Q4 Manufacturing Outlook survey published by EEF, the manufacturers’ organisation, and accountancy firm BDO, said the final quarter of 2016 offered signs of recovery. Tony McDonough reports.
North West manufactures are seeing an upturn in output and orders after a “sluggish” 18 months, a new study shows.
The Q4 Manufacturing Outlook survey published by EEF, the manufacturers’ organisation, and accountancy firm BDO, said the final quarter of 2016 offered signs of recovery.
It pointed to early signs that the sector has left behind the negative effects of the low oil price and concerns about global growth and is now seeing opportunities from a resilient UK market and brightening export prospects.
While key indicators moving back into the black is a positive development, EEF added that risks remain on the horizon, some Brexit related and others potentially stemming from elsewhere in the world.
As a result, despite the improvement in conditions, EEF is still forecasting that manufacturing will contract in 2017.
It also pointed to inflationary pressures building and significant price rises in the pipeline, a factor likely to weigh down on domestic activity in the year ahead.
Profit margins are also under considerable pressure and are likely to be squeezed further in 2017.
According to the survey output in the North West in the last three months increased by a balance of +42%, the second highest of any UK region, with a similarly strong forecast for the next three months.

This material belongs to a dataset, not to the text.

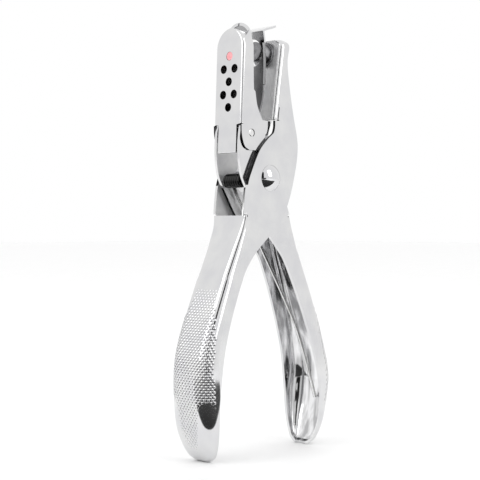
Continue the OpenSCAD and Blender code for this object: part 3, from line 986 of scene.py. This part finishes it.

New orders for the next three months are also the highest of any UK region at +5% while, in line with this better picture, more companies across the region are planning to increase employment.
According to EEF the North West continues to benefit from the strong performance of the Aerospace and Automotive sectors which is feeding down through the supply chain.
Steve Warren, EEF region director in the North West, said: “This is the most upbeat reading on the state of manufacturing we’ve seen for some 18 months and signals the start of brightening conditions, which had been briefly knocked off course following the referendum.
“This anticipated turnaround can be attributed to a range of factors including the resilience, thus far, of the UK economy but also the strengthening of demand in a number of major markets.
“While confidence is back on the up, manufacturers are still cognisant of growth challenges in the near term.
“Brexit aside, global growth is not yet on the firmest of footings and, with volatile exchange rates also in the mix, UK manufacturers will need to continue to be nimble in their responses to emerging challenges and opportunities in the months ahead.”